Des pesticides répandus dans le monde
Grâce à ces dispositions laxistes, la France a ainsi autorisé l’exportation de 7 300 tonnes de pesticides interdits en 2023, a chiffré Public Eye. Cette faille dans la loi a été utilisée quasi exclusivement par Basf et son confrère étasunien Corteva, responsables à eux deux de 97 % des volumes de substances actives exportées.
Ces produits phytosanitaires ont été acheminés vers des pays où les contrôles et les réglementations sont particulièrement faibles : au Brésil (2 997 tonnes), en Ukraine (1 322 tonnes), aux États-Unis (897 tonnes) et en Russie (367 tonnes).
Les autorités françaises ont autorisé Corteva à exporter plus de 3 000 tonnes de picoxystrobine, un fongicide interdit en 2017 en raison d’un risque génotoxique. Basf a, lui, vendu 1 400 tonnes de fipronil, un insecticide si toxique qu’il est banni de l’agriculture française depuis 2004. Aujourd’hui, l’industriel allemand continue de produire cette substance active sur son site de Saint-Aubin-lès-Elbeuf, en Seine-Maritime.
Les promesses enterrées des ministères
Confronté à ces faits, l’ancien ministre de la Transition écologique, Christophe Béchu, avait promis en décembre 2022 de rectifier la législation française. « Cela va être corrigé », avait-il annoncé, précisant être en train de « finaliser le décret d’application » avec l’ex-ministre de l’Agriculture Marc Fesneau pour « combler les brèches ». La promesse a fait flop.
Saisi par Générations futures, le Conseil d’État a partiellement annulé le décret d’application le 6 mars 2024. « L’arrêté n’a donc pas été pris, précise aujourd’hui à Reporterre l’équipe d’Agnès Pannier-Runacher, actuelle ministre de la Transition écologique.
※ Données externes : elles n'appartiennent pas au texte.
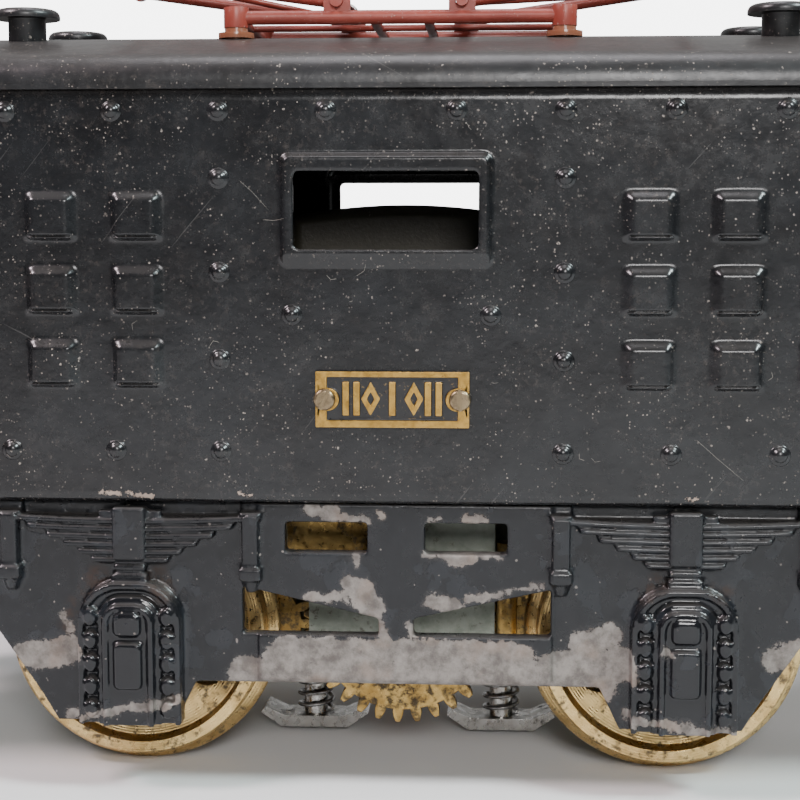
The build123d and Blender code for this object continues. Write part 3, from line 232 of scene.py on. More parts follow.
def enamel(name, dark, light, roughness=0.25, chips=False, dust=1.0):
    """Brushed enamel on metal: orange peel, smears, dust, specks, hairline scratches and chips."""
    s = Shader(name)
    smear = s.noise(0.07, 6, 0.65)
    colour = s.mix(s.step(smear, 0.35, 0.7), dark, light)
    film = s.maths("MULTIPLY", s.step(s.facing_up(), 0.25, 0.95), 0.10 * dust)
    film = s.maths("ADD", film, s.step(s.noise(0.30, 7, 0.8, shift=3.1), 0.50, 0.80, 0.0, 0.06 * dust))
    colour = s.mix(film, colour, (0.24, 0.21, 0.19))
    grime = s.step(s.noise(0.10, 5, 0.7, shift=1.7), 0.40, 0.66)
    tiny = s.maths("MULTIPLY", s.specks(0.34, 0.40, 0.40), s.maths("ADD", grime, 0.15, clamp=True))
    small = s.maths("MULTIPLY", s.specks(0.70, 0.26, 0.34, 0.2), s.maths("ADD", grime, 0.30, clamp=True))
    large = s.maths("MAXIMUM", s.specks(1.7, 0.12, 0.45, 0.4), s.specks(5.5, 0.045, 0.5, 0.9))
    dots = s.maths("MAXIMUM", s.maths("MAXIMUM", tiny, small), large)
    dots = s.maths("MULTIPLY", dots, s.step(s.noise(3.0, 3, 0.6, shift=2.6), 0.38, 0.62))
    dots = s.maths("MULTIPLY", dots, s.step(s.noise(0.35, 4, 0.6, shift=2.9), 0.35, 0.60, 0.25, 1.0))
    tint = s.mix(s.noise(0.8, 2, shift=2.0), (0.22, 0.17, 0.14), (0.55, 0.49, 0.43))
    colour = s.mix(s.maths("MULTIPLY", dots, 0.75 * dust), colour, tint)
    mottle = s.step(s.noise(1.1, 6, 0.75, shift=5.2), 0.50, 0.72)
    mottle = s.maths("MULTIPLY", mottle, s.step(s.noise(0.13, 4, 0.6, shift=6.4), 0.40, 0.62))
    colour = s.mix(s.maths("MULTIPLY", mottle, 0.10 * dust), colour, (0.26, 0.21, 0.18))
    scratch = s.maths("MAXIMUM", s.hairlines(0.9, 0.3), s.hairlines(-0.5, 0.7, 0.02))
    colour = s.mix(s.maths("MULTIPLY", scratch, 0.15), colour, (0.20, 0.19, 0.18))
    height = s.maths("ADD", s.noise(0.22, 3, 0.55), s.maths("MULTIPLY", s.noise(1.3, 4, 0.6), 0.22))
    normal = s.bump(height, 0.17, 0.5)
    if chips:
        even = s.maths("SUBTRACT", 0.5, s.maths("MULTIPLY", s.attribute("even"), 0.4))
        s.feed(normal.node.inputs["Strength"], even)
    normal = s.bump(dots, 0.02, 0.5, under=normal)
    rough = s.step(s.noise(0.35, 7, 0.8, shift=4.0), 0.30, 0.75, roughness - 0.04, roughness + 0.06)
    rough = s.maths("ADD", rough, s.maths("MULTIPLY", dots, 0.3), clamp=True)
    colour = s.mix(s.attribute("lint"), colour, (0.27, 0.25, 0.22))
    s.bsdf.inputs["Specular IOR Level"].default_value = 0.45
    if chips:
        ragged = s.maths("MULTIPLY", s.maths("SUBTRACT", s.noise(1.3, 6, 0.7, shift=6.0), 0.5), 1.6)
        bare = s.step(s.maths("ADD", s.attribute("bare"), ragged), 0.0, 0.08)
        metal = s.mix(s.noise(1.1, 4, shift=5.0), (0.36, 0.27, 0.21), (0.21, 0.17, 0.145))
        colour = s.mix(bare, colour, metal)
        rough = s.maths("ADD", rough, s.maths("MULTIPLY", bare, 0.3), clamp=True)
        normal = s.bump(s.maths("SUBTRACT", 1.0, bare), 0.06, 0.9, under=normal)
    s.set(Base_Color=colour, Roughness=rough, Normal=normal)
    return s.material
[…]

À ce jour, il n’y a pas de nouveau chantier réglementaire en cours. »
Plutôt que de renforcer la législation française, « le ministère est mobilisé en priorité pour que cette interdiction soit désormais étendue au niveau européen », assure l’hôtel de Roquelaure, car « seule une action à l’échelle communautaire est de nature à réellement progresser sur le sujet ». Une manière d’enterrer les promesses françaises en rejetant la responsabilité future sur l’Europe.